> DATA LINES

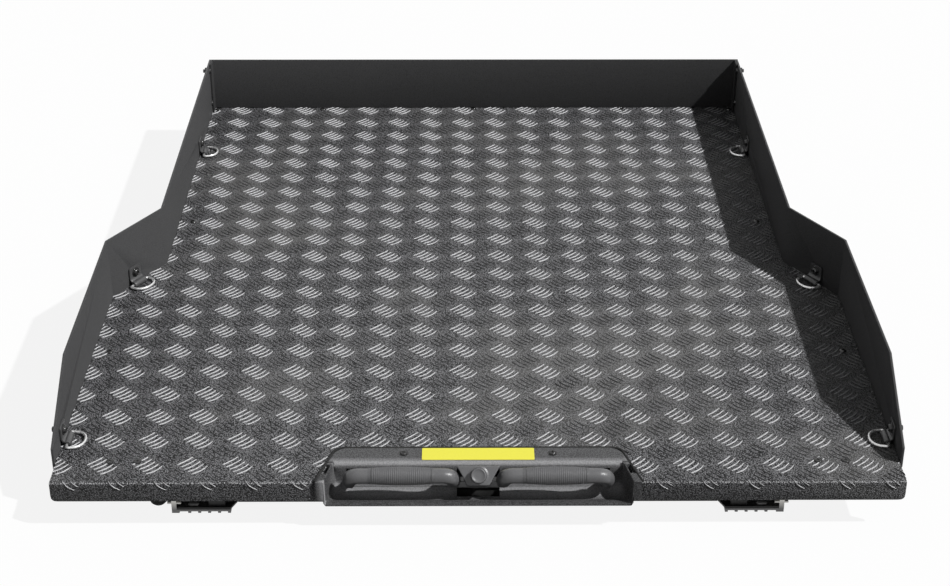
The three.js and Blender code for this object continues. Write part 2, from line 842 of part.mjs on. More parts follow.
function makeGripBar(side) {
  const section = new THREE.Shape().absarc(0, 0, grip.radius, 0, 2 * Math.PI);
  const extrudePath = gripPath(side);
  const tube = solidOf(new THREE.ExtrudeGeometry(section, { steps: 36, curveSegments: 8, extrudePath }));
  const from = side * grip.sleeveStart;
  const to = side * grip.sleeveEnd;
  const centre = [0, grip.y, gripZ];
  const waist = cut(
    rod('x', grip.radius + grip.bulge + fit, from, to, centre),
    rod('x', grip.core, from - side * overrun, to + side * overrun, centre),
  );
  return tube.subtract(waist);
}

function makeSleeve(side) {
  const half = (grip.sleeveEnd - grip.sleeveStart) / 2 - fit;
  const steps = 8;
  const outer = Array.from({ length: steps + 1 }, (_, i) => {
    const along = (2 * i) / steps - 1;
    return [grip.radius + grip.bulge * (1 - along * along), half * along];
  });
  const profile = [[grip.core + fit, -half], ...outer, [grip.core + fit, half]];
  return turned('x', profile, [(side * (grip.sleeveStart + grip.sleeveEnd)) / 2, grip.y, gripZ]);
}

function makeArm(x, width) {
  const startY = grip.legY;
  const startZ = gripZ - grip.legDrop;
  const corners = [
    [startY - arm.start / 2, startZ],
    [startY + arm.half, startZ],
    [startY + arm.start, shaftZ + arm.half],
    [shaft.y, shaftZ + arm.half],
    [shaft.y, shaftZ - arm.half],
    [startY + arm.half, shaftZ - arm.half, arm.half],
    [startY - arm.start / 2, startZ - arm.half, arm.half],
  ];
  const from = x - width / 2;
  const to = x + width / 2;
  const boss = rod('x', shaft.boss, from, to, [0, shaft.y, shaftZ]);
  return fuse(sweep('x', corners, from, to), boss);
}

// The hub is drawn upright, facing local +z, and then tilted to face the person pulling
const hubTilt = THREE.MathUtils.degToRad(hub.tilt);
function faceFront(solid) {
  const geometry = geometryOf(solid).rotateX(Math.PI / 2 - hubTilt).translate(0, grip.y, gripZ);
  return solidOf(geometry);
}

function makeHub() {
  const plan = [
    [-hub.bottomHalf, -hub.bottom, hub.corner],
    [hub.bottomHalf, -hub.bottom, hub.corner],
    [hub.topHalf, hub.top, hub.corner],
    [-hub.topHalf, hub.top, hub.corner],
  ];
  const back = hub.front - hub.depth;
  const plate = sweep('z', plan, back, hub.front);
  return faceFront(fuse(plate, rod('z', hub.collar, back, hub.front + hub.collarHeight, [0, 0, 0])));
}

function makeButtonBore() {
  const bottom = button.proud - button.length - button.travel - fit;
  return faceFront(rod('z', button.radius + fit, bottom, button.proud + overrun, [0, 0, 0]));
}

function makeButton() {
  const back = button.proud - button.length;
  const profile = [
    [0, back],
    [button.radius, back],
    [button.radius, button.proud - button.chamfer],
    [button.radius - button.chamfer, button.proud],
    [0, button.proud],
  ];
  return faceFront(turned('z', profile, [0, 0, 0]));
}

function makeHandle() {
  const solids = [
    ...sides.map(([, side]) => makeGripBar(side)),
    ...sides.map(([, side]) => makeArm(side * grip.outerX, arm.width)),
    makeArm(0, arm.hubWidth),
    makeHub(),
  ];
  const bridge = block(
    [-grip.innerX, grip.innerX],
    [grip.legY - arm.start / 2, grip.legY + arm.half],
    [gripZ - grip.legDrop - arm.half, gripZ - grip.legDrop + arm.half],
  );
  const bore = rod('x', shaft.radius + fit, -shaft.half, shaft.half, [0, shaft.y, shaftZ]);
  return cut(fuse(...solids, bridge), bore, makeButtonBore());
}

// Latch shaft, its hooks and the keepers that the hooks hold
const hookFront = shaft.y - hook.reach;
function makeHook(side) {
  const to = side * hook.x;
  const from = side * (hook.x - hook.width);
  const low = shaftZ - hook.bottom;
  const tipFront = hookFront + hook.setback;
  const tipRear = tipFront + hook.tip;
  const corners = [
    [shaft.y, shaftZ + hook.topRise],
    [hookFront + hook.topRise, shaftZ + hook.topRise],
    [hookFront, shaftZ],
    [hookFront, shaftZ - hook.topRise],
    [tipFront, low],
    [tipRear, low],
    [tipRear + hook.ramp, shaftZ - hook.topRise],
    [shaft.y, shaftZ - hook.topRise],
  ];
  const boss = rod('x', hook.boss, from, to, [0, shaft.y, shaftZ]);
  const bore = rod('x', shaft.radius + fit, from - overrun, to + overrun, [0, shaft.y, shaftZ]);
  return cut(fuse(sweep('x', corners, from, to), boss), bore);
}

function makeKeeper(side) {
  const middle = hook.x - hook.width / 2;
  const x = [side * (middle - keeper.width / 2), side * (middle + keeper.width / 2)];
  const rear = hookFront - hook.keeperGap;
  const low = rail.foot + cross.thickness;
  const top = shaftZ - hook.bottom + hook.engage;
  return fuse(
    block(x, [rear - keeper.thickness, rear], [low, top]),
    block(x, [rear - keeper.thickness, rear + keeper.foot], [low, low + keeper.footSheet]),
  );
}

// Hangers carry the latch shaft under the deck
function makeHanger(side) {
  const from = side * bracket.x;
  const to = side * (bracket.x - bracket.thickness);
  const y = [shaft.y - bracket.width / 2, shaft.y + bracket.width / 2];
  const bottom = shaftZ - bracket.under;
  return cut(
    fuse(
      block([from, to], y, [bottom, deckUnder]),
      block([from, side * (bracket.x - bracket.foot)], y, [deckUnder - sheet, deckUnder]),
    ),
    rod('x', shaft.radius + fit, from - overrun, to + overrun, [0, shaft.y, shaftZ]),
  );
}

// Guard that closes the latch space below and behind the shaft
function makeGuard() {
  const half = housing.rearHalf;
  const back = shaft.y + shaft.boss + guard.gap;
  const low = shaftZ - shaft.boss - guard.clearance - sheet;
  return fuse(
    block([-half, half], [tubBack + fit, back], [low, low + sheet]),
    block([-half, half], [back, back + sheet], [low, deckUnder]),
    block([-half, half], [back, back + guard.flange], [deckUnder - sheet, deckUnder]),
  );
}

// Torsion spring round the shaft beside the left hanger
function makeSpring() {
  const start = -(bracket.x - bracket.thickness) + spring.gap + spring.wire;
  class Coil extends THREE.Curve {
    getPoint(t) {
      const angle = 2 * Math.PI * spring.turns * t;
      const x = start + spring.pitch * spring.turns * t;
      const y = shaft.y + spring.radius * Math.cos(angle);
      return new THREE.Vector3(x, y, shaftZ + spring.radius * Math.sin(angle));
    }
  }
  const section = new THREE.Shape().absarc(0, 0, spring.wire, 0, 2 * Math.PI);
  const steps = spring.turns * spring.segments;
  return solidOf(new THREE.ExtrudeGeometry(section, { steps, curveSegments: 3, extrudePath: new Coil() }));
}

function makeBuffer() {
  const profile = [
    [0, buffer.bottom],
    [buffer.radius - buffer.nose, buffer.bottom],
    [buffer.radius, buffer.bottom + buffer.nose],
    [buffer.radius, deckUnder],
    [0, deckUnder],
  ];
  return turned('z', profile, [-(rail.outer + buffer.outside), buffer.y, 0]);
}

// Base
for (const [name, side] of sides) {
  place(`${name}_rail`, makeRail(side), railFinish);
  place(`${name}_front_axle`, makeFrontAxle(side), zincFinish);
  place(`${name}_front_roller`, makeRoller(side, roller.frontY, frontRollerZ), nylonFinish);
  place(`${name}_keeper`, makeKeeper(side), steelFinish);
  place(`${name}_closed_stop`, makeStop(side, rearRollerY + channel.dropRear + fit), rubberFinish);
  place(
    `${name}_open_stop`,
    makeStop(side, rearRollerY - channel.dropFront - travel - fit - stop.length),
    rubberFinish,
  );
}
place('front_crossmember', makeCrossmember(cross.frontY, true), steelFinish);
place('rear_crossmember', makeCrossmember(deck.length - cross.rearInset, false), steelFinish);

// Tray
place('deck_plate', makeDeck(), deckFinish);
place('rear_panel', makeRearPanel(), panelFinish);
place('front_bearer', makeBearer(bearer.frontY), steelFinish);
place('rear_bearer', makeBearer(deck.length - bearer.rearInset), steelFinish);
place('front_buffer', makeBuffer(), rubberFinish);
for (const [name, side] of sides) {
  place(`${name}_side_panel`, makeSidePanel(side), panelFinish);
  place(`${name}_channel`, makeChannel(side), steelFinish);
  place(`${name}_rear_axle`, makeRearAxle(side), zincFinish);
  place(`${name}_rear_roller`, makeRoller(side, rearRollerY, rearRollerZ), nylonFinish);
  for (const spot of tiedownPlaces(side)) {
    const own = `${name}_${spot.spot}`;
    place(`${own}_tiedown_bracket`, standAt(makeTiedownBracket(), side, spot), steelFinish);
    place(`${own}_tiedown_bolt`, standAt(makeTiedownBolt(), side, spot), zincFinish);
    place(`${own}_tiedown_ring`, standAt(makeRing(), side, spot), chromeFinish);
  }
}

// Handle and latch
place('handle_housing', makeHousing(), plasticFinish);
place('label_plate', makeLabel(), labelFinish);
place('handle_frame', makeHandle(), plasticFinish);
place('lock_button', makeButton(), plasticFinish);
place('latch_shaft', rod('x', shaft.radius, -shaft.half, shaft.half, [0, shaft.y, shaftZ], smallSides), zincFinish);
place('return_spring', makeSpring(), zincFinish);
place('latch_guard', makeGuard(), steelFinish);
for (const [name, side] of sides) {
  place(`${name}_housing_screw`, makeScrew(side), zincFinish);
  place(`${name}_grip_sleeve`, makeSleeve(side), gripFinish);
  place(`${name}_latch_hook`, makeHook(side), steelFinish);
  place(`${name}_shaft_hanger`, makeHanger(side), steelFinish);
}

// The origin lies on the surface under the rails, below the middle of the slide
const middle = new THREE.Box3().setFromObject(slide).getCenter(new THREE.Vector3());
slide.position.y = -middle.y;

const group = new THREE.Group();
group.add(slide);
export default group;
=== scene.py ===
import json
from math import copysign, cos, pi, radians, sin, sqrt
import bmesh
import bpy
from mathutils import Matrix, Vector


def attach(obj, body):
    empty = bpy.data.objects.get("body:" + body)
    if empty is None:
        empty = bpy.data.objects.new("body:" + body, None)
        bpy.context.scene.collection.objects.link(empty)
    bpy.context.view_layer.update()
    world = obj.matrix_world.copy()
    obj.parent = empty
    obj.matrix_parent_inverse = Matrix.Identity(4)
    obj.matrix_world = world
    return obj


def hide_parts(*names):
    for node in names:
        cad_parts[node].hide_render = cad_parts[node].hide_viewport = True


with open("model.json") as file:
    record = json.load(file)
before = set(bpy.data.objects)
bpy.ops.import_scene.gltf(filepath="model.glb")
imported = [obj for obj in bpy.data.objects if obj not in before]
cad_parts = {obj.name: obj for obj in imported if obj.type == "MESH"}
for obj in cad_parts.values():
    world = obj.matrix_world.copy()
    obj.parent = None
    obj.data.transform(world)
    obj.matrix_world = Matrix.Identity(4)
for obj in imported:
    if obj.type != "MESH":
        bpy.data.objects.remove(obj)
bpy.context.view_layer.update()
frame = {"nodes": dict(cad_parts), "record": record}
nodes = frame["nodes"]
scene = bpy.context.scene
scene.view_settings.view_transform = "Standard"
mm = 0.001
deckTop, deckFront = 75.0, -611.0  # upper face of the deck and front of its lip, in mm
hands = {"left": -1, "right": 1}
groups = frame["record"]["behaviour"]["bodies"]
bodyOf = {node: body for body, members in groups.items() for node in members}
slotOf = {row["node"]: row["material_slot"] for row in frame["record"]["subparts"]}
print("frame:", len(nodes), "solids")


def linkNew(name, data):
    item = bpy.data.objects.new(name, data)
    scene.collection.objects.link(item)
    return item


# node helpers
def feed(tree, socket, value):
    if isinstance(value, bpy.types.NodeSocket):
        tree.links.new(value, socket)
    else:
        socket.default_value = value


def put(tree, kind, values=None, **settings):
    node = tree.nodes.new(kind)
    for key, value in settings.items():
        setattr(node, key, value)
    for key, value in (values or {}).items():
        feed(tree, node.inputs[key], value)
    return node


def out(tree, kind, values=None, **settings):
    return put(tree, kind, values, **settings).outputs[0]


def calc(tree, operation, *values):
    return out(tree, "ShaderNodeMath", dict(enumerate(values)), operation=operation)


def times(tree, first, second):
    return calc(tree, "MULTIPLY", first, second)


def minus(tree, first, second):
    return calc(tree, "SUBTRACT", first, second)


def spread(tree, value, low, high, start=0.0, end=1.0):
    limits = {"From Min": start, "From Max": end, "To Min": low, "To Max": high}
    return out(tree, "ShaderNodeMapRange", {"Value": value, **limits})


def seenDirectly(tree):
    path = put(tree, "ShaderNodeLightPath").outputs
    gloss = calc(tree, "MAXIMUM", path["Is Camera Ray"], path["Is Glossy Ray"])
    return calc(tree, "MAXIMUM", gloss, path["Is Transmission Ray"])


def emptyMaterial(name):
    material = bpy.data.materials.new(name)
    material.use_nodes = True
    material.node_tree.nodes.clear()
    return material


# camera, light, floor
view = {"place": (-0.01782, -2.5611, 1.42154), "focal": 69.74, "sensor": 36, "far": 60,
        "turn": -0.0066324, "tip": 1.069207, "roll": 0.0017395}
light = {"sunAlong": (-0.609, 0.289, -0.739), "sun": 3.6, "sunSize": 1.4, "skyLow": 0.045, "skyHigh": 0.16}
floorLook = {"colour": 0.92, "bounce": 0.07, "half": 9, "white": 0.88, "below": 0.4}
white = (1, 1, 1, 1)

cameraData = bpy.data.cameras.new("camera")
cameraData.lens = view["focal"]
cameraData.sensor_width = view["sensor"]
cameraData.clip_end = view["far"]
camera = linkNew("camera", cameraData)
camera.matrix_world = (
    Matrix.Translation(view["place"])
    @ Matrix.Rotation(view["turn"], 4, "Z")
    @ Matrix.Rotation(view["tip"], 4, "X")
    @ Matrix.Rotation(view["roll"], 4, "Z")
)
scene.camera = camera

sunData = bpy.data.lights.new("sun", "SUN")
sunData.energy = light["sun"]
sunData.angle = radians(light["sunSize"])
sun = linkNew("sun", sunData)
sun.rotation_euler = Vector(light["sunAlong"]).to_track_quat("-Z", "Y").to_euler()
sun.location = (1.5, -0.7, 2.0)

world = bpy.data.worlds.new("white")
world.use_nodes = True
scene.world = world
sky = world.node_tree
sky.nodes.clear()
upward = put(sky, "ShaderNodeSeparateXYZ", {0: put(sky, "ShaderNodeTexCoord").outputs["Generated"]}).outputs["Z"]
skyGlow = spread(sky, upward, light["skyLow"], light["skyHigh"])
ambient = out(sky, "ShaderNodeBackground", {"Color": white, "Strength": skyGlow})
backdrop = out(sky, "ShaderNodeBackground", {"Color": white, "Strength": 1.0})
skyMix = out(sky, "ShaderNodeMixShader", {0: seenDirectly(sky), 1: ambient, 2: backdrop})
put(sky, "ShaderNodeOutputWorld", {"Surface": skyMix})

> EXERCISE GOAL
Only the lines from the one containing "of the slide" through the one containing "bpy.context.scene.collection.objects.link(empty)" are to be extracted, exactly as they appear, with both ends included.

> COMPLETE ANSWER
// The origin lies on the surface under the rails, below the middle of the slide
const middle = new THREE.Box3().setFromObject(slide).getCenter(new THREE.Vector3());
slide.position.y = -middle.y;

const group = new THREE.Group();
group.add(slide);
export default group;
=== scene.py ===
import json
from math import copysign, cos, pi, radians, sin, sqrt
import bmesh
import bpy
from mathutils import Matrix, Vector


def attach(obj, body):
    empty = bpy.data.objects.get("body:" + body)
    if empty is None:
        empty = bpy.data.objects.new("body:" + body, None)
        bpy.context.scene.collection.objects.link(empty)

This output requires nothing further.